→ **PROBLEM REQUIREMENTS**
In the listing below, find the line with "---- lift-up arms", then repeat exactly every line from the top through that one.
* Start *
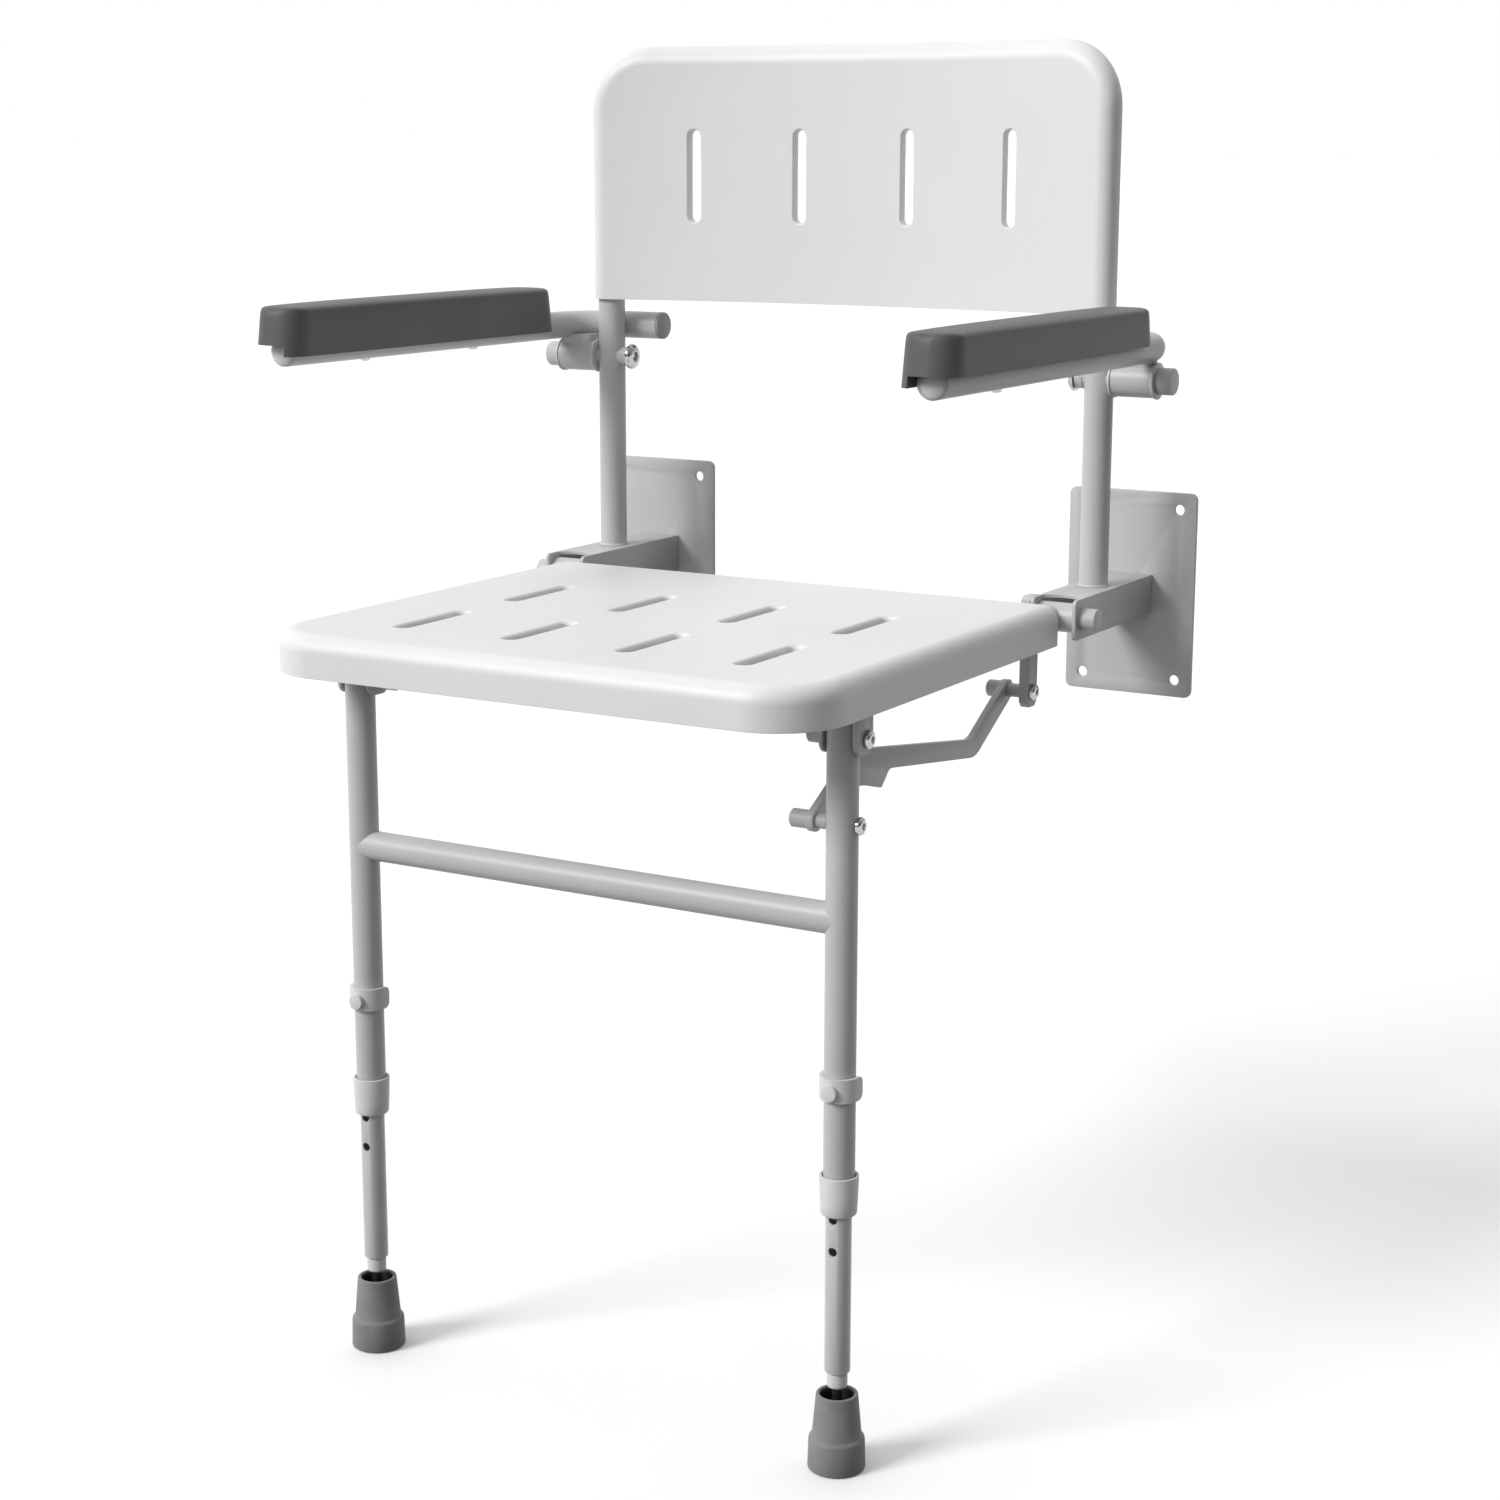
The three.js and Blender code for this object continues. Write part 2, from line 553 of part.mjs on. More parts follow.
// Rubber ferrule: a cone on a stepped foot, hollow above its floor.
function ferrule() {
  const { stemR, stemZ } = PLUG;
  return turnedZ([[FLOOR_Z, 0], [FLOOR_Z, 21.3], [FLOOR_Z + 1.5, 22.2], [FLOOR_Z + 24, 21.6],
    [FLOOR_Z + 26, 20.4], [FLOOR_Z + 26, 19.1], [-550, 16.2], [-548.6, 15.4], [-548.6, 13],
    [-574, 11.2], [-574, stemR + GAP], [stemZ - GAP, stemR + GAP], [stemZ - GAP, 0]], LEG.x, LEG.y);
}

// Slip-on clip: a band with two straight prongs open at the back, a button in front and a pin behind it.
function heightClip() {
  const { z, bandTop, bandBottom, r, pinR, prongY, buttonR } = CLIP;
  const inner = TUBE_R + GAP;
  const band = rodZ(r, bandBottom, bandTop, LEG.x, LEG.y, 16)
    .intersect(box(LEG.x - r, LEG.x + r, LEG.y - r - 1, LEG.y, bandBottom - 1, bandTop + 1))
    .add(box(LEG.x - r, LEG.x + r, LEG.y - 0.1, LEG.y + prongY, bandBottom, bandTop))
    .subtract(rodZ(inner, bandBottom - 1, bandTop + 1, LEG.x, LEG.y))
    .subtract(box(LEG.x - inner, LEG.x + inner, LEG.y, LEG.y + 30, bandBottom - 1, bandTop + 1));
  return band.add(rodY(buttonR, LEG.y - r - 3.2, LEG.y - inner, LEG.x, z))
    .add(rodY(pinR, LEG.y - r, LEG.y - INNER_LEG.r + 4, LEG.x, z, PIN_SIDES));
}

// ---- lift-up arms ----

// Arm tube that runs back over the pivot sleeve and turns inboard behind the post, where it is the stop.
function armTube() {
  const { x, z, frontY, backY, endX, bend } = ARM_TUBE;
  const at = (px, py) => new THREE.Vector3(px, py, z);
  const stations = [at(x, frontY), at(x, backY - bend - 30),
    ...bendStations(at(x, backY - bend), at(x, backY), at(x - bend, backY)), at(endX, backY)];
  const { r, x0, x1 } = ARM_SLEEVE;
  const sleeve = rodX(r, x0, x1, PIVOT.y, PIVOT.z);
  const weld = box(x0 + 6, x1 - 2, PIVOT.y - 8, PIVOT.y + 8, PIVOT.z + r - 4, z - TUBE_R + 1.5);
  return bentTube(stations, TUBE_R, TUBE_WALL).add(sleeve).add(weld)
    .subtract(rodX(AXLE_R + 2.3, x0 - 5, x1 + 5, PIVOT.y, PIVOT.z));
}

// Flanged plain bush in one end of the sleeve.
function armBush(outer) {
  const { x0, x1 } = ARM_SLEEVE;
  const bore = runningBore(AXLE_R);
  const outerR = AXLE_R + 2;
  const flangeR = ARM_SLEEVE.r + 0.8;
  const depth = 12;
  const flange = 2;
  if (outer) {
    return turnedX([[x1 - depth, bore], [x1 - depth, outerR], [x1 + GAP, outerR], [x1 + GAP, flangeR],
      [x1 + GAP + flange, flangeR], [x1 + GAP + flange, bore], [x1 - depth, bore]], PIVOT.y, PIVOT.z);
  }
  return turnedX([[x0 - GAP - flange, bore], [x0 - GAP - flange, flangeR], [x0 - GAP, flangeR],
    [x0 - GAP, outerR], [x0 + depth, outerR], [x0 + depth, bore], [x0 - GAP - flange, bore]],
  PIVOT.y, PIVOT.z);
}

// Axle through the post: a collar inboard, the sleeve's journal and a thick plain stub outboard.
function armAxle() {
  const post0 = SIDE_X - TUBE_R;
  const stub0 = ARM_SLEEVE.x1 + 2.7;
  const stub1 = AXLE_END.stubX;
  const { spacer, spacerR } = AXLE_END;
  return turnedX([[post0 - spacer, 0], [post0 - spacer, spacerR], [post0 - GAP, spacerR],
    [post0 - GAP, AXLE_R], [stub0, AXLE_R], [stub0, 11], [stub1 - 1, 11], [stub1, 10], [stub1, 0]], PIVOT.y, PIVOT.z)
    .subtract(rodX(4.2, post0 - 10, post0 + 20, PIVOT.y, PIVOT.z));
}

function armAxleScrew(side) {
  const post0 = SIDE_X - TUBE_R;
  const seat = -(post0 - AXLE_END.spacer - GAP);
  const solid = buttonScrew(1, seat, seat - 22, PIVOT.y, PIVOT.z, AXLE_END.screwR, 4, AXLE_END.screwHeight);
  return side > 0 ? solid.scale([-1, 1, 1]) : solid;
}

// Moulded pad that sits over the tube and its plug; its inboard skirt is the deeper one.
function armPad() {
  const { x0, x1, frontY, rearY, innerZ, outerZ, topZ, corner } = PAD;
  const grooveFront = ARM_TUBE.frontY - 5.5;
  const body = pillow(roundedRect(x0, x1, frontY, rearY, corner), innerZ - 30, topZ, 9, 4)
    .intersect(box(x0 - 5, x1 + 5, frontY - 5, rearY + 5, innerZ, topZ + 5));
  return body
    .subtract(box(ARM_TUBE.x - TUBE_R - GAP, x1 + 5, frontY - 5, rearY + 5, innerZ - 5, outerZ))
    .subtract(rodY(TUBE_R + GAP, grooveFront, rearY + 20, ARM_TUBE.x, ARM_TUBE.z));
}

// Domed plug in the front end of the arm tube.
function armFrontPlug() {
  const y = ARM_TUBE.frontY - GAP;
  const shankR = TUBE_R - TUBE_WALL - 0.5;
  const points = [new THREE.Vector2(0, -14), new THREE.Vector2(shankR, -14), new THREE.Vector2(shankR, 0),
    new THREE.Vector2(TUBE_R - 0.3, 0)];
  for (let i = 1; i <= 3; i += 1) {
    const turn = (i / 4) * Math.PI / 2;
    points.push(new THREE.Vector2((TUBE_R - 0.3) * Math.cos(turn), 4.5 * Math.sin(turn)));
  }
  points.push(new THREE.Vector2(0, 4.5));
  const geometry = new THREE.LatheGeometry(points, PIN_SIDES);
  geometry.rotateX(Math.PI);
  geometry.translate(ARM_TUBE.x, y, ARM_TUBE.z);
  return outward(geometry);
}

// Flat cap in the inboard end of the arm tube.
function armRearCap() {
  const x = ARM_TUBE.endX - GAP;
  const shankR = TUBE_R - TUBE_WALL - 0.5;
  return turnedX([[x + 12, 0], [x + 12, shankR], [x, shankR], [x, TUBE_R], [x - 2, TUBE_R],
    [x - 3, TUBE_R - 1], [x - 3, 0]], ARM_TUBE.backY, ARM_TUBE.z);
}

// ---- assembly ----

add('back_hoop', backHoop(), POWDER_COAT);
add('backrest', backPanel(), WHITE_MOULDING);
add('seat_shell', seatShell(), WHITE_MOULDING);
CROSS_Y.forEach((y, i) => add(`seat_cross_tube_${i ? 'front' : 'rear'}`, crossTube(y), POWDER_COAT));
add('leg_crossbar', crossbar(), POWDER_COAT);

for (const [side, end] of [[-1, 'left'], [1, 'right']]) {
  const put = (name, solid, material) => add(`${name}_${end}`, mirrored(side, solid), material);
  put('wall_plate', wallPlate(), POWDER_COAT);
  put('wall_arm', wallArm(), POWDER_COAT);
  put('hinge_pin', hingePin(), POWDER_COAT);
  put('seat_rail', seatRail(), POWDER_COAT);
  put('leg_bracket', legBracket(), POWDER_COAT);
  put('leg_pivot_pin', stubPin(LEG.x - 32, LEG.x - BRACKET.outer - GAP, LEG.x + 8, null, LEG_PIVOT.y,
    LEG_PIVOT.z), POWDER_COAT);
  add(`leg_pivot_screw_${end}`,
    buttonScrew(side, LEG.x + BRACKET.outer + GAP, LEG.x + 8.5, LEG_PIVOT.y, LEG_PIVOT.z), CHROME);
  put('outer_leg', outerLeg(side > 0), POWDER_COAT);
  put('leg_collar', legCollar(), OFF_WHITE_PLASTIC);
  put('inner_leg', innerLeg(), POWDER_COAT);
  put('leg_plug', legPlug(), OFF_WHITE_PLASTIC);
  put('ferrule', ferrule(), GREY_RUBBER);
  put('height_clip', heightClip(), OFF_WHITE_PLASTIC);
  put('arm_tube', armTube(), POWDER_COAT);
  put('arm_bush_inner', armBush(false), OFF_WHITE_PLASTIC);
  put('arm_bush_outer', armBush(true), OFF_WHITE_PLASTIC);
  put('arm_axle', armAxle(), POWDER_COAT);
  add(`arm_axle_screw_${end}`, armAxleScrew(side), CHROME);
  put('arm_pad', armPad(), GREY_PAD);
  put('arm_front_plug', armFrontPlug(), OFF_WHITE_PLASTIC);
  put('arm_rear_cap', armRearCap(), END_CAP);
}

// The folding linkage is on the right-hand side only.
const linkInner = LINK_X - LINK_THICK / 2 - GAP;
const linkOuter = LINK_X + LINK_THICK / 2 + GAP;
const armInner = SIDE_X - ARM.width / 2;
add('drop_bar', dropBar(), POWDER_COAT);
add('link_rear_pin', stubPin(linkInner - 12.5, linkInner, armInner - 8,
  [linkOuter, armInner - DROP_BAR.thick - 2 * GAP, 5.6], LINK_REAR.y, LINK_REAR.z), POWDER_COAT);
add('link_rear_screw', buttonScrew(1, armInner, armInner - 7.4, LINK_REAR.y, LINK_REAR.z), CHROME);
add('link_front_pin', stubPin(linkInner - 15, linkInner, LEG.x + 5,
  [linkOuter, LEG.x - TUBE_R - GAP, 5.6], LINK_FRONT.y, LINK_FRONT.z), POWDER_COAT);
add('link_front_screw',
  buttonScrew(1, LEG.x + TUBE_R + GAP, LEG.x + 5.5, LINK_FRONT.y, LINK_FRONT.z), CHROME);
add('fold_link', foldLink(), POWDER_COAT);

export default group;
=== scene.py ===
"""Wall-mounted folding shower seat: the fine pieces and finishes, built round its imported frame.

Lengths in this file are millimetres until a mesh is made; Blender's own are metres.
"""

import contextlib
import math

import bpy
from mathutils import Matrix, Vector


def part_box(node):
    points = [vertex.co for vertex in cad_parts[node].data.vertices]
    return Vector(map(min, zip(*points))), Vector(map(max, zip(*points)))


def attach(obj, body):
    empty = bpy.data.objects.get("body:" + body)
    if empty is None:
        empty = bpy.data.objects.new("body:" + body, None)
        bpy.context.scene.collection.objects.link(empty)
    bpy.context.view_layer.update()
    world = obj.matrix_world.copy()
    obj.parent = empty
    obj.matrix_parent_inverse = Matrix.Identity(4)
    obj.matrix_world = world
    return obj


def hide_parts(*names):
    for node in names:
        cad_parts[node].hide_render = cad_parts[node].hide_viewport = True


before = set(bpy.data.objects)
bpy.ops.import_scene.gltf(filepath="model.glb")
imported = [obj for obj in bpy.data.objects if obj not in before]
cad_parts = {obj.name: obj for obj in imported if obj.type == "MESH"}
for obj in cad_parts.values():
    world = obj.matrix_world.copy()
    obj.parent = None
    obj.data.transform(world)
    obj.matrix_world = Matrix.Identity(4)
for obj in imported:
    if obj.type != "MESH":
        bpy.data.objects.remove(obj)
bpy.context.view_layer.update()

MM = 0.001
ROUND = 56  # sides of a tube
SMALL_ROUND = 36  # sides of a pin, a bolt or a hole
TUBE_R = 12.0  # posts, legs and arms
AIR = 0.3  # between two pieces that touch
PLUG_NECK_Z = -543.5  # lower end of the leg plug's neck


# ---- working by hand in code ----


def clear_selection():
    if bpy.context.mode != "OBJECT":
        bpy.ops.object.mode_set(mode="OBJECT")
    bpy.ops.object.select_all(action="DESELECT")


def choose(piece):
    clear_selection()
    piece.select_set(True)
    bpy.context.view_layer.objects.active = piece


@contextlib.contextmanager
def editing(piece):
    choose(piece)
    bpy.ops.object.mode_set(mode="EDIT")
    bpy.ops.mesh.select_mode(type="VERT")
    bpy.ops.mesh.select_all(action="SELECT")
    yield
    bpy.ops.object.mode_set(mode="OBJECT")


def pick_edges(piece, wanted):
    """In edit mode, leaves only those edges selected whose two ends, in mm, pass the test."""
    bpy.ops.mesh.select_mode(type="EDGE")
    bpy.ops.mesh.select_all(action="DESELECT")
    bpy.ops.object.mode_set(mode="OBJECT")
    points = [v.co / MM for v in piece.data.vertices]
    for edge in piece.data.edges:
        edge.select = wanted(points[edge.vertices[0]], points[edge.vertices[1]])
    bpy.ops.object.mode_set(mode="EDIT")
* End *
→ **RESPONSE TO THIS EXERCISE**
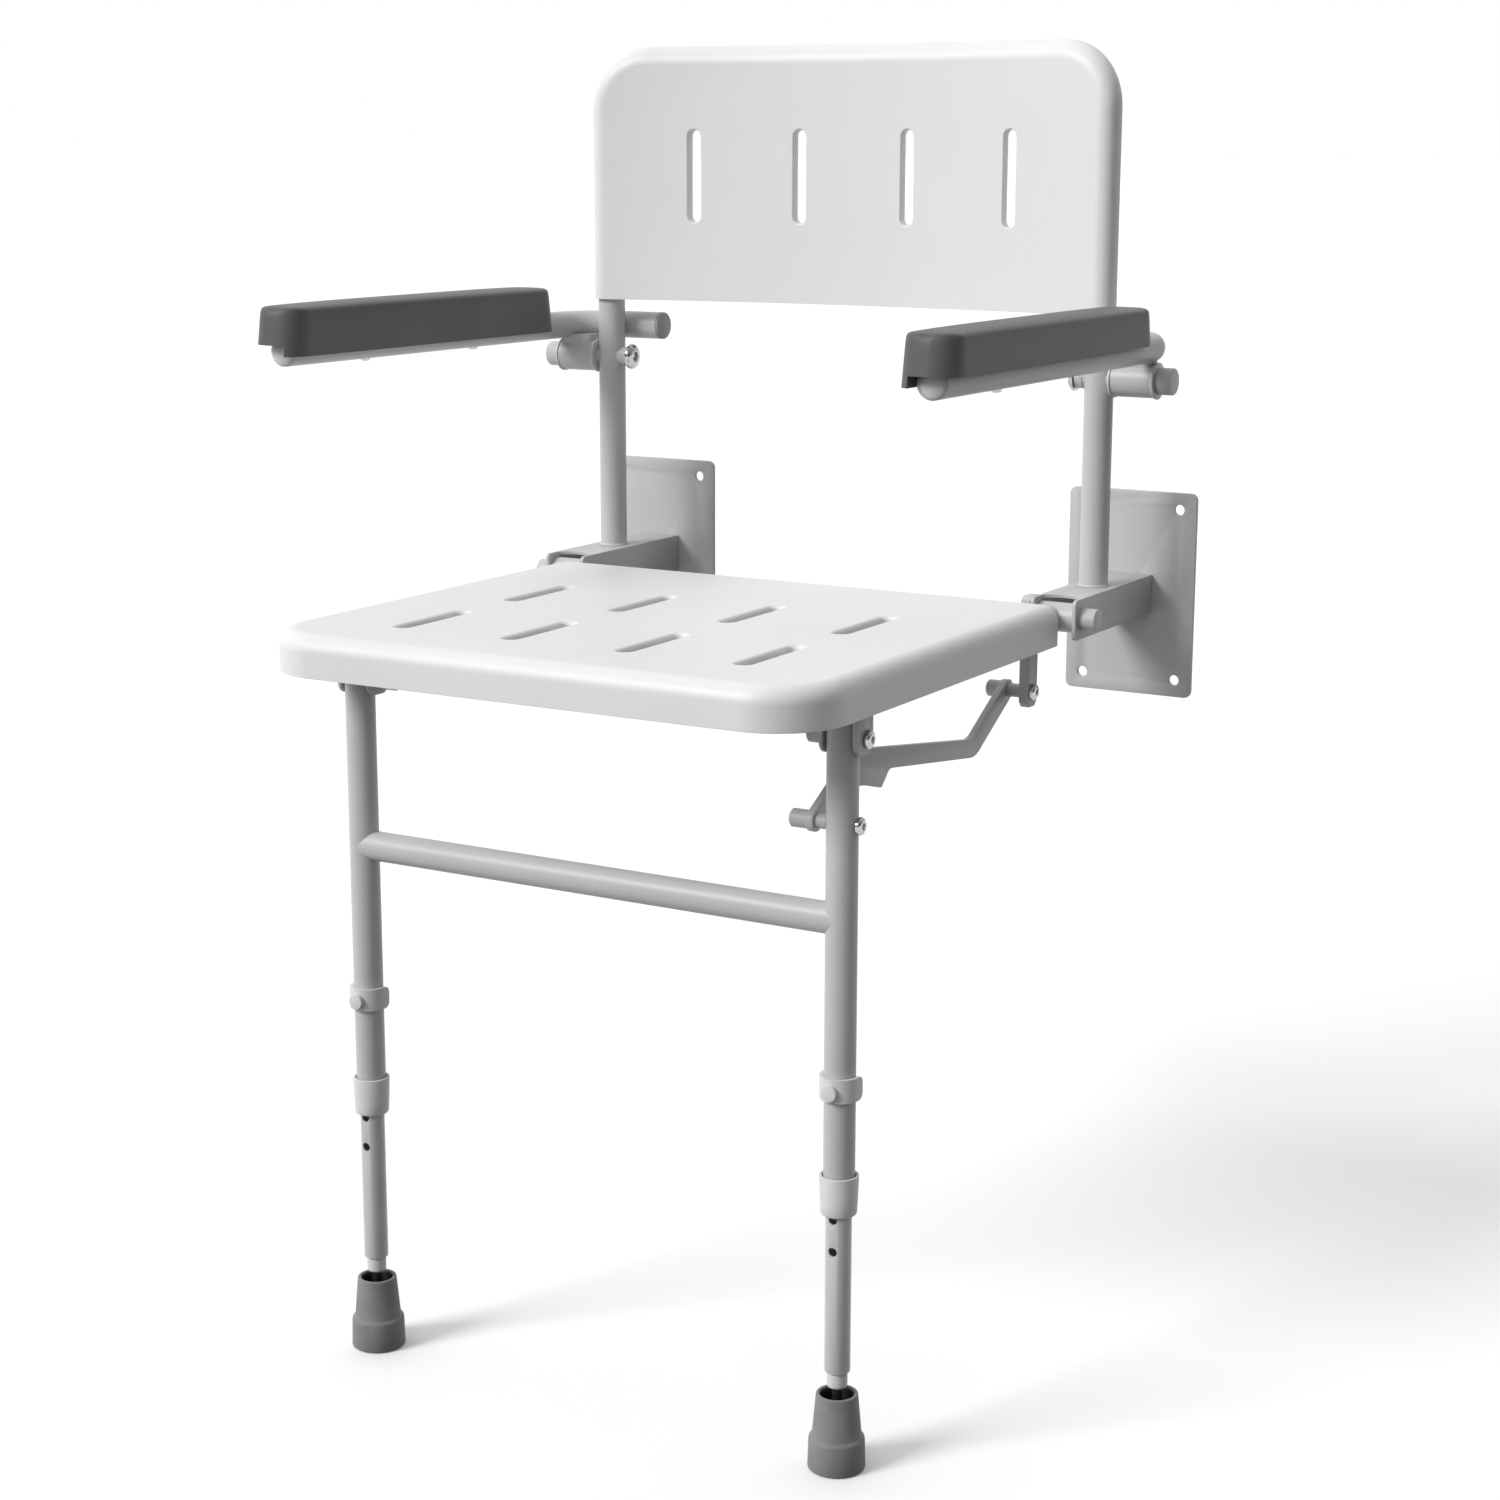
The three.js and Blender code for this object continues. Write part 2, from line 553 of part.mjs on. More parts follow.
// Rubber ferrule: a cone on a stepped foot, hollow above its floor.
function ferrule() {
  const { stemR, stemZ } = PLUG;
  return turnedZ([[FLOOR_Z, 0], [FLOOR_Z, 21.3], [FLOOR_Z + 1.5, 22.2], [FLOOR_Z + 24, 21.6],
    [FLOOR_Z + 26, 20.4], [FLOOR_Z + 26, 19.1], [-550, 16.2], [-548.6, 15.4], [-548.6, 13],
    [-574, 11.2], [-574, stemR + GAP], [stemZ - GAP, stemR + GAP], [stemZ - GAP, 0]], LEG.x, LEG.y);
}

// Slip-on clip: a band with two straight prongs open at the back, a button in front and a pin behind it.
function heightClip() {
  const { z, bandTop, bandBottom, r, pinR, prongY, buttonR } = CLIP;
  const inner = TUBE_R + GAP;
  const band = rodZ(r, bandBottom, bandTop, LEG.x, LEG.y, 16)
    .intersect(box(LEG.x - r, LEG.x + r, LEG.y - r - 1, LEG.y, bandBottom - 1, bandTop + 1))
    .add(box(LEG.x - r, LEG.x + r, LEG.y - 0.1, LEG.y + prongY, bandBottom, bandTop))
    .subtract(rodZ(inner, bandBottom - 1, bandTop + 1, LEG.x, LEG.y))
    .subtract(box(LEG.x - inner, LEG.x + inner, LEG.y, LEG.y + 30, bandBottom - 1, bandTop + 1));
  return band.add(rodY(buttonR, LEG.y - r - 3.2, LEG.y - inner, LEG.x, z))
    .add(rodY(pinR, LEG.y - r, LEG.y - INNER_LEG.r + 4, LEG.x, z, PIN_SIDES));
}

// ---- lift-up arms ----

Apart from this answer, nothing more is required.